The successful candidate would have knowledge of the following:

  • Stock assessment and management techniques that use GSI, mass-marking, CWT and other tagging, test fisheries, creel surveys, escapement surveys, run reconstructions, recruitment, productivity, survival, and mortality determinations,
  • Effects and implications of fisheries management techniques such as non-retention, mark-selective fishing, like slot limits, catch and release, 
  • Harvest related effects such as by-catch, Fisheries Related Incidental Mortality, recruitment overfishing, age and longevity overfishing, ecosystem overfishing, selective pressures on population structure and evolutionary traits, and implications for diversity and abundance,
  • Effects of human activities such as climate change, hatcheries, and habitat loss (etc.) on   recruitment, productivity, survival and abundance. 
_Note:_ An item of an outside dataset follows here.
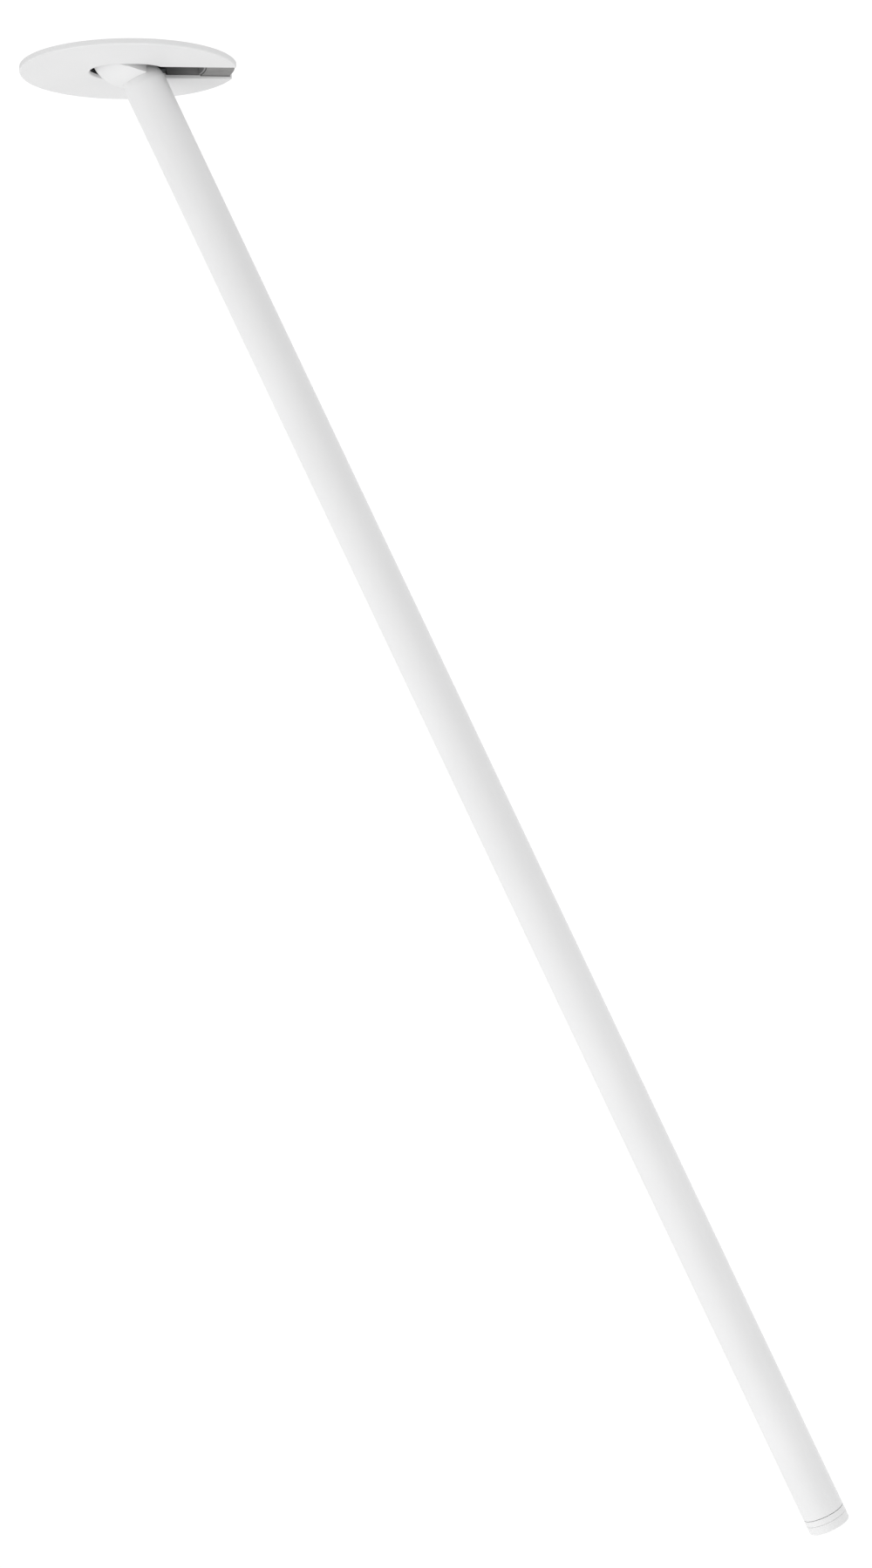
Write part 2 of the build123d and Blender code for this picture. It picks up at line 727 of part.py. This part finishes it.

Communication skills and abilities

  • Good communication skills (writing, listening, verbal, public speaking),
  • Comfort advancing science-based concepts in public domains,
  • Ability to comprehend and synthesize technical scientific material for personal and public consumption in verbal and written formats,
  • Ability to develop and deliver presentations to both scientific and popular audiences,
  • Ability to write and review manuscripts for peer-review publications, 
  • Support development of popular messages and concepts for public outreach.

Important professional interests

  • Willingness to engage with diverse views on harvest, fishing and fisheries management,
  • Desire to engage in technical, management and stakeholder processes,
  • Desire for cross-sector relationship building,
  • Identification and advancement of collaborative work with First Nations, NGOs, and government,
  • Desire to build strong working relationships with First Nations leaders and technical staff,
  • Desire to build strong working relationships with academic partners and NGOs,
  • An appreciation for other knowledge systems such as Indigenous Knowledge (i.e. Two-Eyed Seeing).

Salary and details

This position is full time (40 hrs/week). In addition to joining a dynamic and dedicated team at Raincoast, benefits include extended health coverage and flexible working opportunities. 

Job Type: Full time, permanent, and 3 years minimum.
Anticipated hours:  40 hours per week.
Salary range: $80,000 – $90,000 based on the applicant’s skills and experience.
Location: Be able to work remotely, but with reliable internet access to maintain routine communication with a well-integrated online network of internal and external colleagues for meetings, workshops, conferences and dialogues, etc. Be willing to travel within coastal BC to meetings, workshops, conferences and field related excursions.

How to apply

Please send your resume and cover letter demonstrating your experience as it relates to the job requirements to jobs (at) raincoast.org. Please include contact information for at least two referees.

Email applications with “Quantitative Ecologist” in the subject line. Attach a single PDF file for your one-page cover letter and your resume – name it your first and last name (e.g. Mark Smith.pdf).

The cover letter should express why you want this position and identify how you are qualified.

We thank all applicants, but only those selected for interviews will be contacted.

Raincoast welcomes applications from all interested and qualified candidates. Our organization is the product of diverse visions and perspectives and we welcome the unique contributions that you can bring. Raincoast is committed to fostering and maintaining a workplace culture that is inclusive and does not tolerate or accept discrimination or harassment.